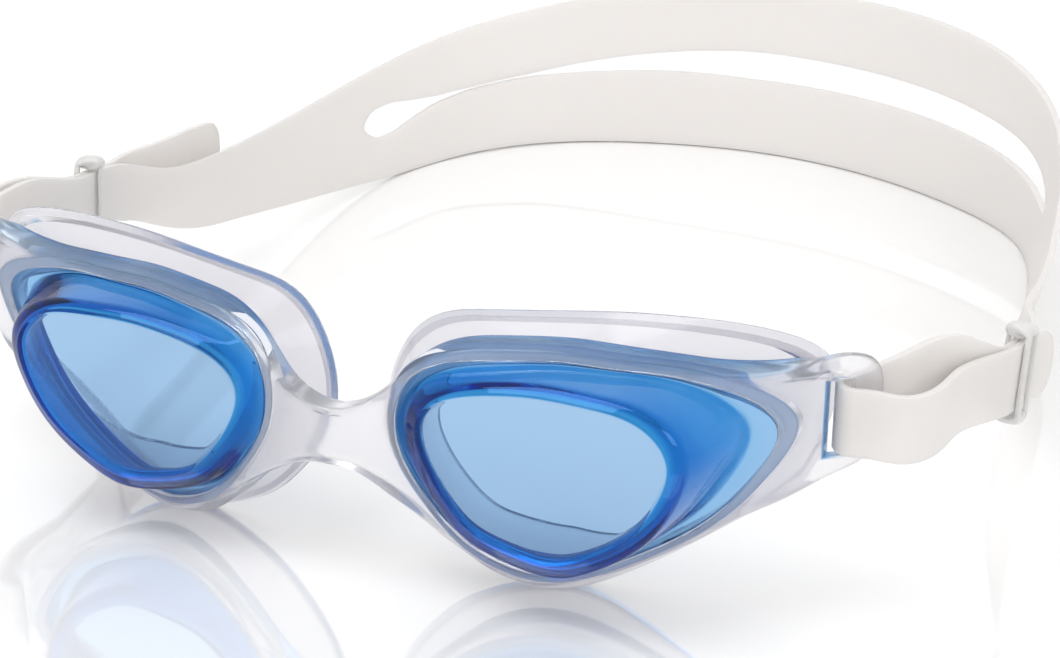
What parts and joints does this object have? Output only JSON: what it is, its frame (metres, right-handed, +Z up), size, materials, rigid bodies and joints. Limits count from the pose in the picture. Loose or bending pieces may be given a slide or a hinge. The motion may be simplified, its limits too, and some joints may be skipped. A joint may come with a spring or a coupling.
{
  "type": "swim goggles",
  "caption": "Swim goggles with two tinted cup lenses in a one-piece clear frame, soft face seals, a split-back strap and strap sliders.",
  "frame": {"origin": "centre of the whole object's plan, on the surface that it lies on", "axes": "+X towards the wearer's left, +Y from the lenses towards the back of the head, +Z up"},
  "size_m": [0.1832, 0.222, 0.0464],
  "materials": {
    "clear_frame": "clear, slightly frosted moulded plastic with polished edges",
    "blue_lens": "clear blue tinted polycarbonate, polished",
    "clear_seal": "clear soft silicone, smooth",
    "strap_silicone": "translucent milky silicone, satin",
    "slider_plastic": "clear moulded plastic"
  },
  "bodies": {
    "goggles": {"frame": "clear_frame", "lens_left": "blue_lens", "lens_right": "blue_lens", "seal_left": "clear_seal", "seal_right": "clear_seal"},
    "strap": {"strap": "strap_silicone"},
    "slider_left": {"slider_left": "slider_plastic"},
    "slider_right": {"slider_right": "slider_plastic"}
  },
  "joints": [
    {"name": "strap_tilt", "type": "hinge", "parent": "goggles", "child": "strap", "pos_m": [0, -0.08783, 0.0346], "axis": [1, 0, 0], "range_deg": [-5, 8]},
    {"name": "slider_left_slide", "type": "slide", "parent": "strap", "child": "slider_left", "axis": [0.1369, 0.9781, -0.1565], "range_m": [-0.003, 0.003]},
    {"name": "slider_right_slide", "type": "slide", "parent": "strap", "child": "slider_right", "axis": [0.0199, 0.9927, -0.1191], "range_m": [-0.003, 0.003]}
  ]
}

§ Task requirements: Return all of the data word for word.

§ Reply to the exercise:
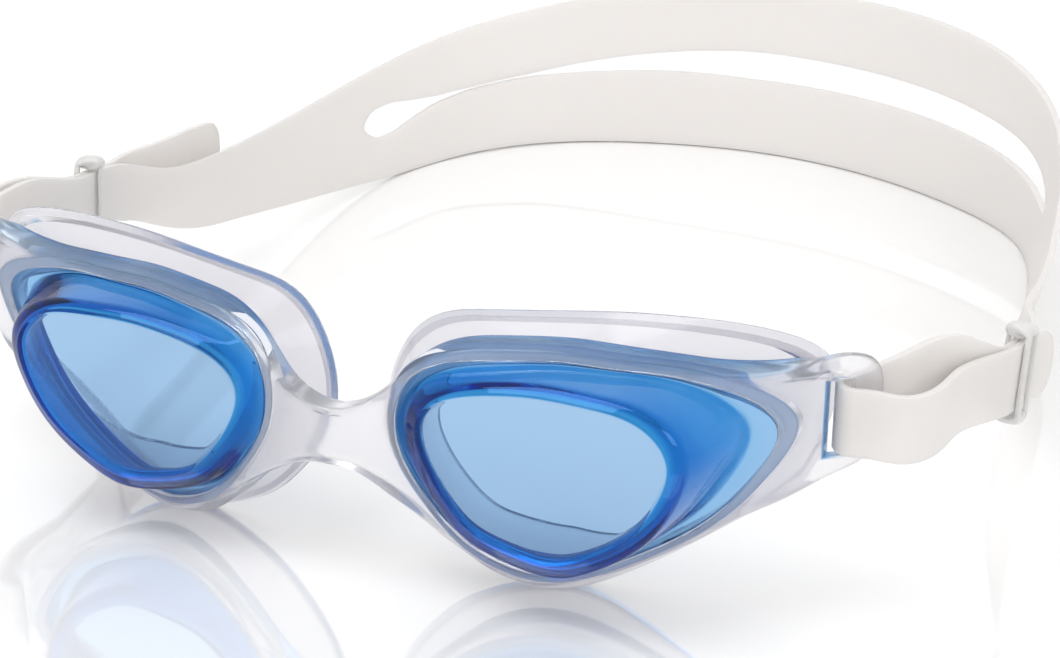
What parts and joints does this object have? Output only JSON: what it is, its frame (metres, right-handed, +Z up), size, materials, rigid bodies and joints. Limits count from the pose in the picture. Loose or bending pieces may be given a slide or a hinge. The motion may be simplified, its limits too, and some joints may be skipped. A joint may come with a spring or a coupling.
{
  "type": "swim goggles",
  "caption": "Swim goggles with two tinted cup lenses in a one-piece clear frame, soft face seals, a split-back strap and strap sliders.",
  "frame": {"origin": "centre of the whole object's plan, on the surface that it lies on", "axes": "+X towards the wearer's left, +Y from the lenses towards the back of the head, +Z up"},
  "size_m": [0.1832, 0.222, 0.0464],
  "materials": {
    "clear_frame": "clear, slightly frosted moulded plastic with polished edges",
    "blue_lens": "clear blue tinted polycarbonate, polished",
    "clear_seal": "clear soft silicone, smooth",
    "strap_silicone": "translucent milky silicone, satin",
    "slider_plastic": "clear moulded plastic"
  },
  "bodies": {
    "goggles": {"frame": "clear_frame", "lens_left": "blue_lens", "lens_right": "blue_lens", "seal_left": "clear_seal", "seal_right": "clear_seal"},
    "strap": {"strap": "strap_silicone"},
    "slider_left": {"slider_left": "slider_plastic"},
    "slider_right": {"slider_right": "slider_plastic"}
  },
  "joints": [
    {"name": "strap_tilt", "type": "hinge", "parent": "goggles", "child": "strap", "pos_m": [0, -0.08783, 0.0346], "axis": [1, 0, 0], "range_deg": [-5, 8]},
    {"name": "slider_left_slide", "type": "slide", "parent": "strap", "child": "slider_left", "axis": [0.1369, 0.9781, -0.1565], "range_m": [-0.003, 0.003]},
    {"name": "slider_right_slide", "type": "slide", "parent": "strap", "child": "slider_right", "axis": [0.0199, 0.9927, -0.1191], "range_m": [-0.003, 0.003]}
  ]
}